From Techno-Slow to Techno-Savvy
I have worked in this industry for more than 30 years, and the biggest complaint I always hear from members is that we sell ’em and leave ’em. Naturally, all clubs send members either an annual renewal bill or they EFT their members' accounts for the monthly dues, but for many clubs, that's the extent of the communication. I believe that's why we lose a significant percentage of our members annually.
Fortunately, clubs are evolving to combat this perennial problem. Some clubs try to improve their retention by initiating programs that reward members for working out and achieving their goals. They host contests and competitions to encourage club participation. In addition, they publish monthly or quarterly newsletters to keep members informed and renewing. After all, it's cheaper to keep the members you have rather than attract new ones.
Organized on the Inside
While the problem of member communication is a significant issue that club owners need to address, they must first be able to solve inner-office organization. Additionally, on the sales side of the ledger, you need to lower the member attrition rate before you begin to grow your member base. The best and least expensive way of doing that is to target your member referrals, missed guests, and alumni members — all of whom should be in your database.

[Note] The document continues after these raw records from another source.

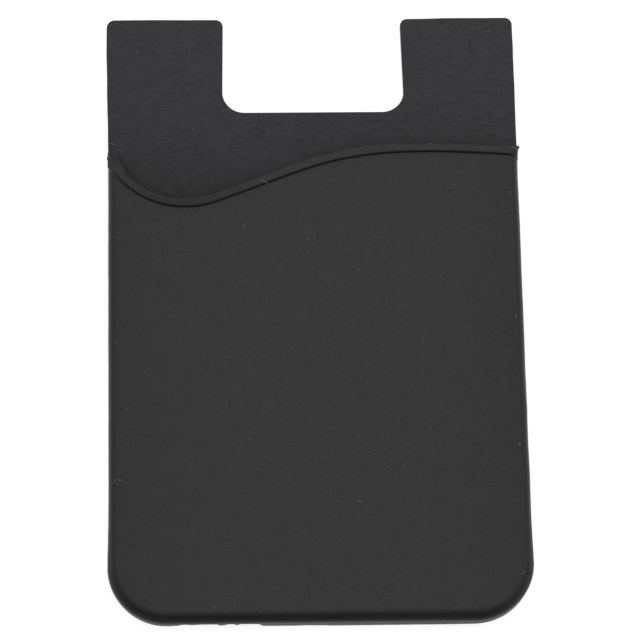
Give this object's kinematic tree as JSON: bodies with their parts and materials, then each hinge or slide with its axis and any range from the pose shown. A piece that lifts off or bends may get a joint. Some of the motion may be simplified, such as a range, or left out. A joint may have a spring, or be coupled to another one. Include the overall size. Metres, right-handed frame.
{
  "type": "stick on phone card holder",
  "caption": "Thin moulded silicone sleeve for the back of a phone: a back plate with a square thumb notch, a card pocket with a beaded curved mouth, and an adhesive back.",
  "frame": {"origin": "middle of the footprint, on the back face that sticks to the phone", "axes": "+Z out of the pocket's front panel, +Y along the length towards the thumb notch and the pocket's mouth, +X to the right seen from the front"},
  "size_m": [0.0574, 0.088, 0.0033],
  "materials": {
    "silicone": "satin black moulded silicone",
    "adhesive": "tacky translucent acrylic adhesive",
    "liner": "smooth coated paper"
  },
  "bodies": {
    "root": {"card_sleeve": "silicone", "adhesive_sheet": "adhesive", "release_liner": "liner"}
  },
  "joints": []
}
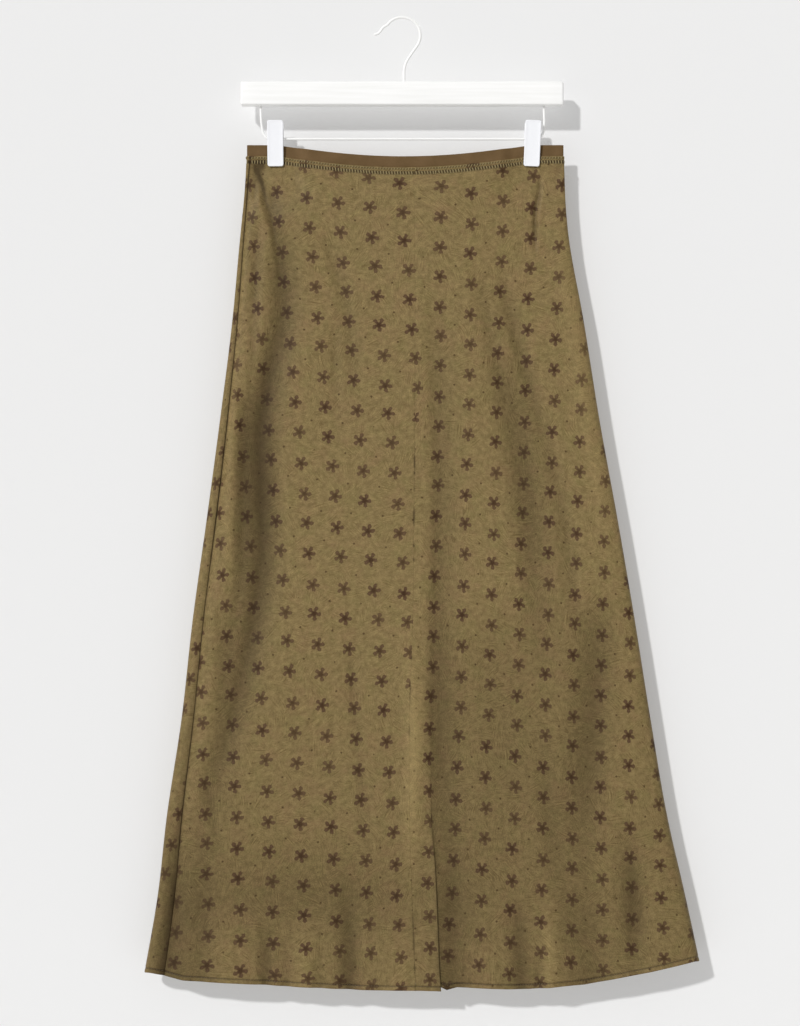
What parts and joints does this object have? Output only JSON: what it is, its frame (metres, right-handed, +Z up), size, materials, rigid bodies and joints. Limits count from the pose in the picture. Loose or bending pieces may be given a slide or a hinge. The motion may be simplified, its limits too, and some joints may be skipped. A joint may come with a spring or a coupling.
{
  "type": "slip skirt on a clip hanger",
  "caption": "Long flared slip skirt with an elastic waist and a small flower print, hanging flat from a bar hanger with spring clips.",
  "frame": {"origin": "inside top of the hanger's hook, where the whole object hangs", "axes": "+Z up from hem to hook, +X to the right as seen from the front, and the skirt's front faces -Y"},
  "size_m": [0.6104, 0.0365, 1.0727],
  "materials": {
    "printed_cloth": "satin-backed crepe in khaki with small dark brown flowers, low sheen",
    "elastic": "ribbed woven elastic, matt brown",
    "painted_wood": "smooth white satin lacquer",
    "painted_wire": "white powder coat",
    "clip_plastic": "glossy white moulded plastic",
    "spring_steel": "bright spring wire"
  },
  "bodies": {
    "root": {"front_left": "printed_cloth", "front_right": "printed_cloth", "back_panel_upper": "printed_cloth", "back_panel_lower": "printed_cloth", "waistband": "elastic", "hanger_bar": "painted_wood", "hanger_hook": "painted_wire", "clip_wire": "painted_wire", "clip_left_front": "clip_plastic", "clip_left_back": "clip_plastic", "clip_right_front": "clip_plastic", "clip_right_back": "clip_plastic", "clip_left_spring": "spring_steel", "clip_right_spring": "spring_steel"}
  },
  "joints": []
}
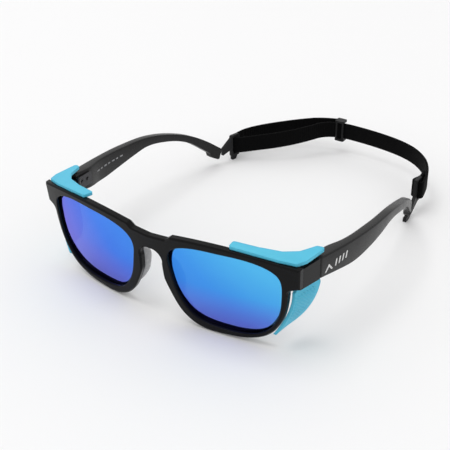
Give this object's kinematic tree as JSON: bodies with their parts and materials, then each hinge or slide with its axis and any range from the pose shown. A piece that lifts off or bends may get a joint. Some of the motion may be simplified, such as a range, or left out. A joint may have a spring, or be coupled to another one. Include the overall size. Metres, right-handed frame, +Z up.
{
  "type": "glacier glasses",
  "caption": "Wraparound mountaineering sunglasses with mirrored lenses, soft side shields, folding temples and an adjustable webbing retainer strap.",
  "frame": {"origin": "middle of the glasses' footprint without the strap, on the surface they stand on", "axes": "+X to the wearer's left, +Y from the front to the temple tips, +Z up"},
  "size_m": [0.1542, 0.201, 0.0496],
  "materials": {
    "frame": "satin",
    "temple": "satin",
    "nose_pad": "satin",
    "lens": "blue mirror coating",
    "shield": "matte",
    "hinge": "satin",
    "rivet": "satin",
    "screw": "satin",
    "webbing": "woven",
    "strap_plastic": "satin"
  },
  "bodies": {
    "front": {"front_frame": "frame", "lens_left": "lens", "lens_right": "lens", "nose_pad_left": "nose_pad", "nose_pad_right": "nose_pad", "side_shield_left": "shield", "side_shield_right": "shield", "front_hinge_leaf_left": "hinge", "front_hinge_leaf_right": "hinge", "front_leaf_rivets": "rivet", "hinge_screw_left": "screw", "hinge_screw_right": "screw"},
    "left_temple": {"temple_left": "temple", "temple_hinge_leaf_left": "hinge", "temple_leaf_rivets_left": "rivet"},
    "right_temple": {"temple_right": "temple", "temple_hinge_leaf_right": "hinge", "temple_leaf_rivets_right": "rivet"},
    "strap": {"strap_webbing": "webbing", "strap_link_left": "strap_plastic", "strap_link_right": "strap_plastic"},
    "slider": {"strap_slider": "strap_plastic"}
  },
  "joints": [
    {"name": "left_temple_fold", "type": "hinge", "parent": "front", "child": "left_temple", "pos_m": [0.0664, -0.0447, 0.037], "axis": [0, 0, 1], "range_deg": [0, 87]},
    {"name": "right_temple_fold", "type": "hinge", "parent": "front", "child": "right_temple", "pos_m": [-0.0664, -0.0447, 0.037], "axis": [0, 0, -1], "range_deg": [0, 80]},
    {"name": "strap_release", "type": "slide", "parent": "front", "child": "strap", "axis": [0, 1, 0], "range_m": [0, 0.03]},
    {"name": "strap_slider_slide", "type": "slide", "parent": "strap", "child": "slider", "axis": [1, 0, 0], "range_m": [0, 0.008]}
  ]
}
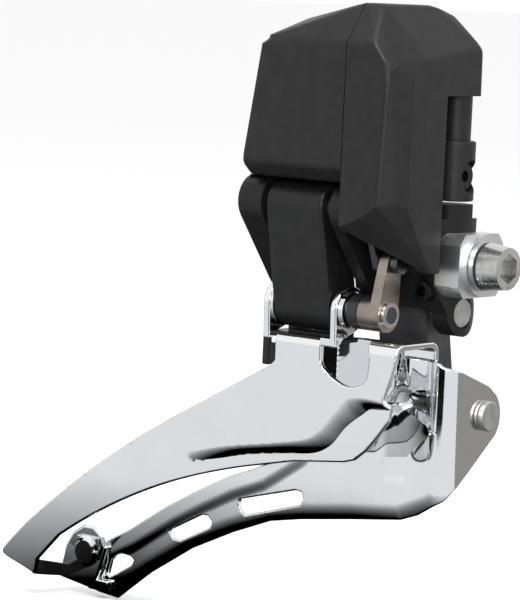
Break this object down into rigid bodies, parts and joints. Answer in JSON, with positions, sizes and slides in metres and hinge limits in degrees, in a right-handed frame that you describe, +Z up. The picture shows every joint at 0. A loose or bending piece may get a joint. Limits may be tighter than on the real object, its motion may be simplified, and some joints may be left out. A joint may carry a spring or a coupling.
{
  "type": "electronic front derailleur",
  "caption": "Motor-driven front derailleur for a braze-on tab: sealed drive unit, parallelogram links, polished cage and a clamp bolt.",
  "frame": {"origin": "where the clamp bolt's axis meets the curved mounting face, against which the frame's tab is held", "axes": "+X forward on the bicycle, along the clamp bolt towards its head; +Y inboard to the seat tube; +Z up"},
  "size_m": [0.1115, 0.0385, 0.1254],
  "materials": {
    "case_plastic": "fine-grained satin black",
    "bracket_black": "satin black coating on cast alloy",
    "link_black": "smooth satin black coating",
    "link_cast": "dark grey coating with a cast grain",
    "cage_chrome": "polished chrome plate",
    "washer_alloy": "satin, blasted sides",
    "bolt_steel": "turned, bright",
    "pin_steel": "ground, bright",
    "dark_steel": "dark nickel",
    "rod_steel": "brownish nickel, stamped edges",
    "spring_steel": "spring temper",
    "black_steel": "black oxide",
    "rivet_black": "black oxide",
    "motor_steel": "drawn can",
    "bronze": "sintered bronze",
    "rubber": "matt black",
    "spacer_black": "matt black acetal",
    "socket_plastic": "matt black",
    "board_green": "solder mask"
  },
  "bodies": {
    "base": {"motor_case": "case_plastic", "rear_cover": "case_plastic", "case_gasket": "rubber", "mount_bracket": "bracket_black", "case_screws": "black_steel", "unit_screws": "black_steel", "upper_pivot_pin": "pin_steel", "inner_pivot_pin": "pin_steel", "inner_pin_clip": "spring_steel", "motor_can": "motor_steel", "motor_gearhead": "motor_steel", "circuit_board": "board_green", "wire_socket": "socket_plastic", "shaft_bush": "bronze", "shaft_seal": "rubber"},
    "washer": {"clamp_washer": "washer_alloy"},
    "bolt": {"clamp_bolt": "bolt_steel", "clamp_seal_ring": "rubber"},
    "support_screw": {"support_bolt": "dark_steel"},
    "low_screw": {"low_adjust_screw": "dark_steel"},
    "drive_arm": {"output_shaft": "pin_steel", "output_gear": "bronze", "output_arm": "dark_steel", "arm_pin": "pin_steel"},
    "pinion": {"motor_pinion": "bronze"},
    "rod": {"drive_rod": "rod_steel", "rod_bush": "bronze"},
    "outer_link": {"outer_link": "link_black", "outer_link_bushes": "bronze"},
    "inner_link": {"inner_link": "link_cast", "inner_link_bushes": "bronze"},
    "cage": {"outer_plate": "cage_chrome", "inner_plate": "cage_chrome", "tail_bridge": "cage_chrome", "tail_rivet": "rivet_black", "web_rivets": "pin_steel", "lower_pivot_pin": "pin_steel", "drive_spacer": "spacer_black", "pin_washer": "dark_steel", "cage_pivot_pin": "pin_steel"}
  },
  "joints": [
    {"name": "link_swing", "type": "hinge", "parent": "base", "child": "outer_link", "pos_m": [-0.024, -0.0185, 0.0099], "axis": [-1, 0, 0], "range_deg": [0, 27]},
    {"name": "inner_swing", "type": "hinge", "parent": "base", "child": "inner_link", "pos_m": [-0.011, 0.0004, -0.0094], "axis": [-1, 0, 0], "range_deg": [-0.5, 27.5]},
    {"name": "cage_level", "type": "hinge", "parent": "outer_link", "child": "cage", "pos_m": [-0.024, -0.0148, -0.0096], "axis": [-1, 0, 0], "range_deg": [-27.5, 0.5]},
    {"name": "arm_turn", "type": "hinge", "parent": "base", "child": "drive_arm", "pos_m": [-0.007, -0.01725, 0.0125], "axis": [-1, 0, 0], "range_deg": [-0.5, 31.5]},
    {"name": "rod_turn", "type": "hinge", "parent": "outer_link", "child": "rod", "pos_m": [-0.009, -0.0148, -0.0096], "axis": [-1, 0, 0], "range_deg": [-13, 0.5]},
    {"name": "pinion_turn", "type": "hinge", "parent": "base", "child": "pinion", "pos_m": [-0.002, -0.01725, 0.0225], "axis": [1, 0, 0], "range_deg": [-1, 73]},
    {"name": "bolt_turn", "type": "hinge", "parent": "washer", "child": "bolt", "pos_m": [0.007, 0, 0], "axis": [1, 0, 0], "range_deg": [-1, 1801]},
    {"name": "washer_back_off", "type": "slide", "parent": "base", "child": "washer", "axis": [1, 0, 0], "range_m": [0, 0.004]},
    {"name": "support_bolt_travel", "type": "slide", "parent": "base", "child": "support_screw", "axis": [0, 1, 0], "range_m": [-0.002, 0.003]},
    {"name": "low_screw_travel", "type": "slide", "parent": "base", "child": "low_screw", "axis": [0, 1, 0], "range_m": [0, 0.0015]}
  ],
  "couplings": [
    {"joint": "inner_swing", "follows": "link_swing", "ratio": 1},
    {"joint": "cage_level", "follows": "link_swing", "ratio": -1},
    {"joint": "arm_turn", "follows": "link_swing", "ratio": 1.1397},
    {"joint": "rod_turn", "follows": "link_swing", "ratio": -0.4659},
    {"joint": "pinion_turn", "follows": "link_swing", "ratio": 2.6593},
    {"joint": "bolt_turn", "follows": "washer_back_off", "rad_per_m": 7854}
  ]
}
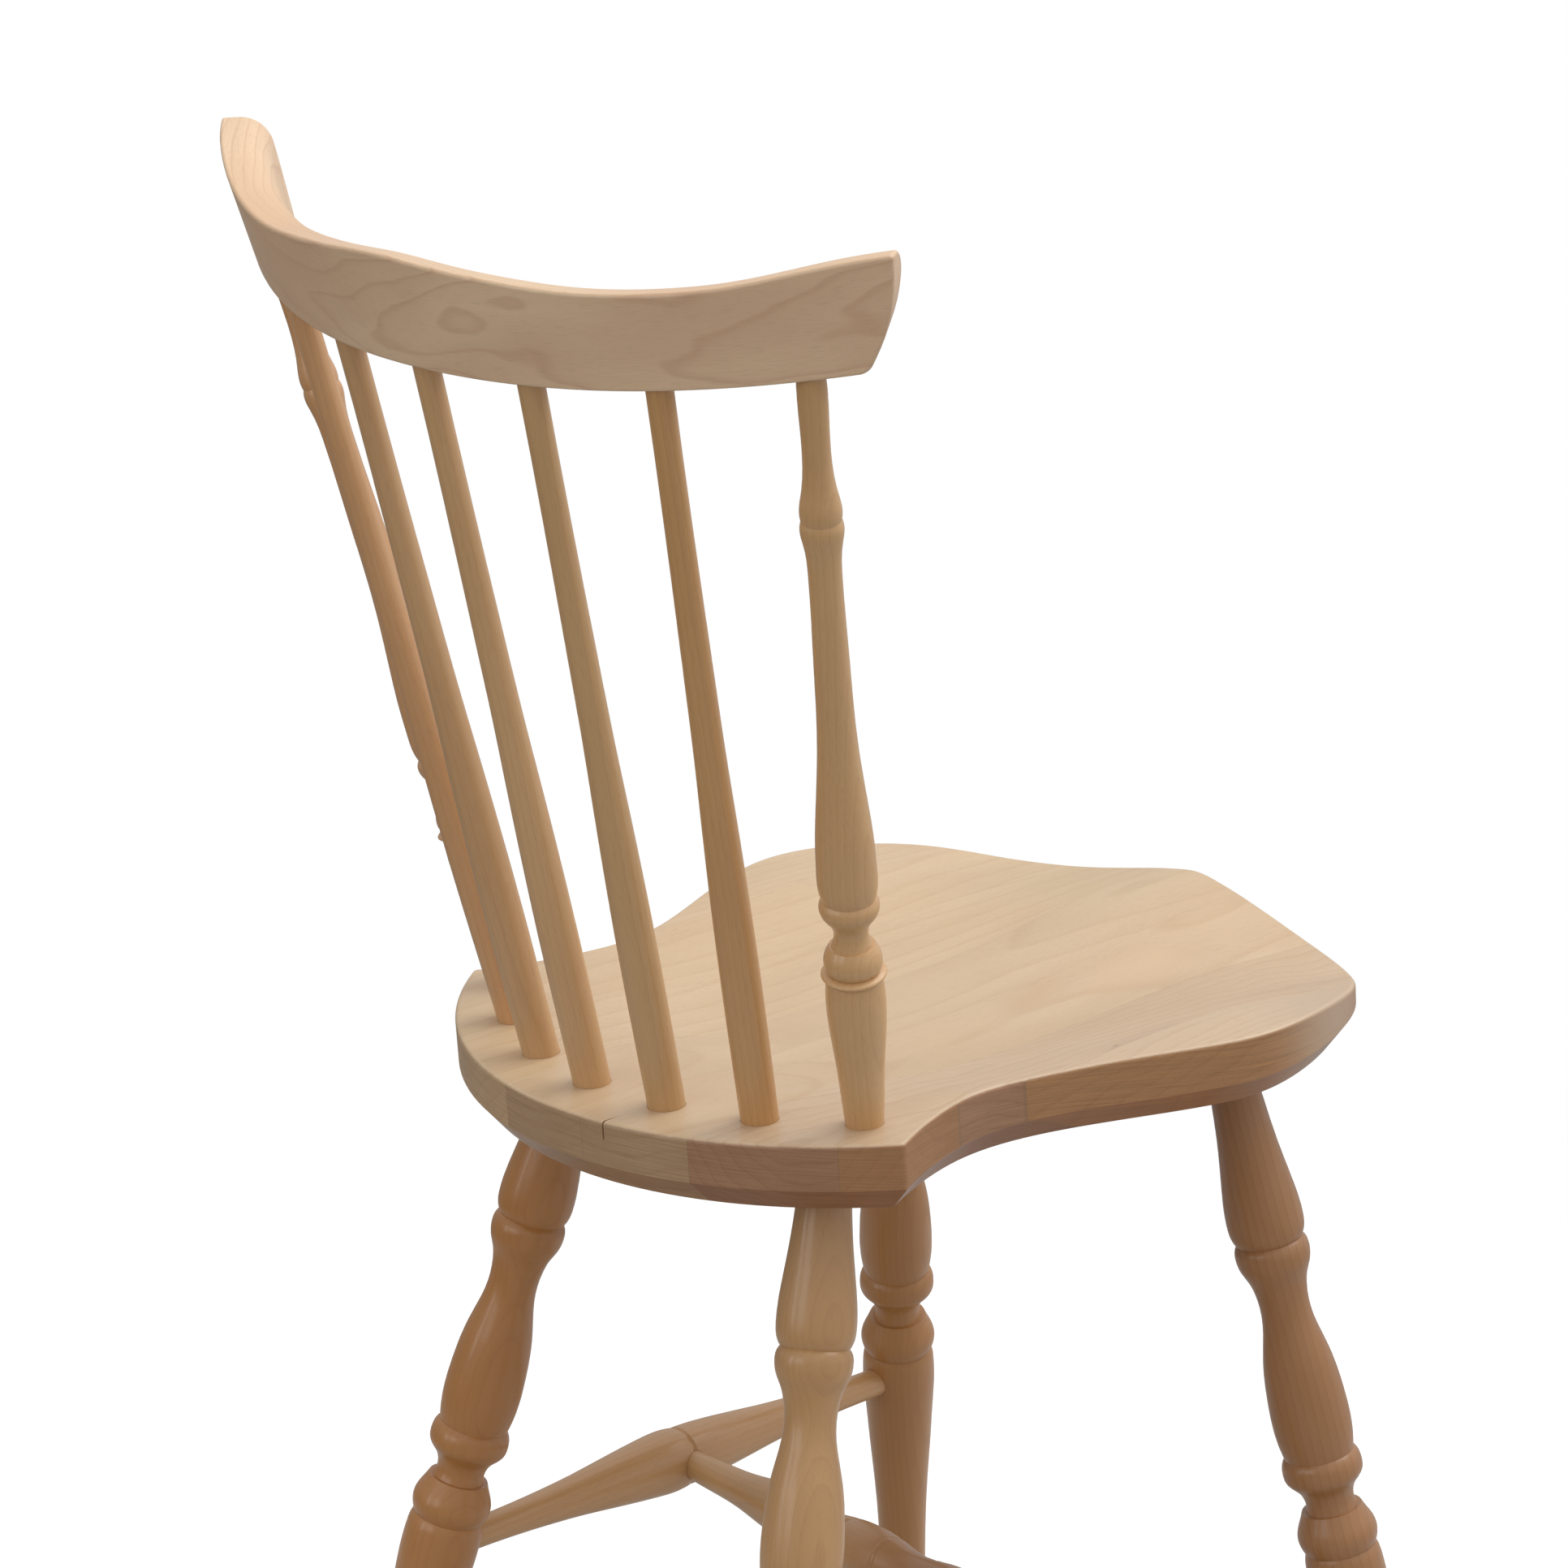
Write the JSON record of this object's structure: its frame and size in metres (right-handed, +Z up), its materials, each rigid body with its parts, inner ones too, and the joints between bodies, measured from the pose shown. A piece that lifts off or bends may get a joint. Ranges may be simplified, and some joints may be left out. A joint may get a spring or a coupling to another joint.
{
  "type": "windsor dining chair",
  "caption": "Wooden dining chair with a saddled seat glued up from boards, a spindle back under a curved crest rail, and splayed turned legs tied by an H of stretchers",
  "frame": {"origin": "on the floor, under the middle of the chair's overall box", "axes": "+Z up, -Y the way the sitter faces, +X to the right as seen from the front"},
  "size_m": [0.4956, 0.4998, 0.8581],
  "materials": {
    "seat_wood": "clear satin lacquer",
    "rail_wood": "clear satin lacquer",
    "spindle_wood": "clear satin lacquer",
    "post_wood": "clear satin lacquer",
    "leg_wood": "clear satin lacquer",
    "stretcher_wood": "clear satin lacquer"
  },
  "bodies": {
    "root": {"seat_board_1": "seat_wood", "seat_board_2": "seat_wood", "seat_board_3": "seat_wood", "seat_board_4": "seat_wood", "seat_board_5": "seat_wood", "seat_strip_left": "seat_wood", "seat_strip_right": "seat_wood", "seat_corner_left": "seat_wood", "seat_corner_right": "seat_wood", "crest_rail": "rail_wood", "spindle_1": "spindle_wood", "spindle_2": "spindle_wood", "spindle_3": "spindle_wood", "spindle_4": "spindle_wood", "spindle_5": "spindle_wood", "post_left": "post_wood", "post_right": "post_wood", "leg_front_left": "leg_wood", "leg_front_right": "leg_wood", "leg_rear_left": "leg_wood", "leg_rear_right": "leg_wood", "side_stretcher_left": "stretcher_wood", "side_stretcher_right": "stretcher_wood", "cross_stretcher": "stretcher_wood"}
  },
  "joints": []
}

Usually your member records are in your billing software. But what about the two or three referral names per new member? Are they on forms in a drawer in each sales office? What about your missed guests? Are they still on guest registers filed in a drawer? What do you do with the records of alumni members who move, quit or can't pay their monthly dues? Do you know where your database is?
There are a variety of software programs available that can separate your members, guests, alumni members, referral names and prospects. Once your leads and members are separated, you should send them periodic invitations to your open houses and health fairs. In addition to utilizing software programs, you may find additional help from data management services. Many companies offer these services for customers using their software.
Once you have begun to collect good data, then you must take the next step and use the technology that is available to you on the Internet to communicate with the people in your database. You can send an e-mail, an e-newsletter or an e-invitation, to name a few options, and you can send any of them out with or without a link to your Web site.
One particularly effective communication tool is an e-newsletter that offers the recipient health and nutrition content, as well as information on club improvements, upcoming events and membership specials. E-invitations with eye-catching graphics work very well. Most people in your database will appreciate being invited to your club parties, especially if they're also offered educational information about nutrition and/or fitness.
Keep your database fed with the proper information by collecting e-mail addresses from your members and prospects. Add a line to your guest registers and in your contract for recording people's e-mail addresses. Make sure you ask everyone their preferred method of communication: e-mail, fax or direct mail.
For your existing members, you could hold a contest offering a prize for clients registering their e-mail addresses. You can also attract members online by using Internet companies that enable you to offer your members and guests chat rooms and free Web-based e-mail addresses ([email protected]). With this services, members can only access their e-mail by going online and logging into your club's Web page, thus guaranteeing traffic to your site.
Depending upon your level of technology, the information of club delinquents can be integrated and you can become a “techno-pain-in-the-butt.” Remind them via e-mail that they have not been at the club lately and you have noticed. If nothing else, this will show your clients that you are organized and committed to your members.
For every member who chooses e-mail as the preferred mode for communication, you save printing and postage, which is good business. You may also enjoy a double win because by e-mailing club news, health information and/or invitations to your next health fair/open house, you're giving your members, referrals, missed guests and alumni members the motivation necessary to get them back into your club.
— Paul Bosley has more than 30 years of experience in the club industry. In addition he is the founder of www.healthclubexperts.com, which offers club owners a one-stop Internet portal. He can be contacted at (203) 407-0334 or [email protected].
7 Steps to Connectivity
Purchase your name ending in .com, .net and .org. Design your Web site and plan for periodic updates. List your URL address on all of your other marketing materials.
Select the best database software program for your club.
Determine how to best collect e-mail addresses for your database.
Offer members and guests their preferred option of communication: e-mail, fax or direct mail.
E-mail invitations and/or e-newsletters to your members, alumni members and potential members in your database.
Introduce chat rooms on your Web site for your fitness experts to communicate online with members.
Decide if e-commerce is necessary for the sale of your membership packages, services and products on your Web site. If so, select the best option available to you.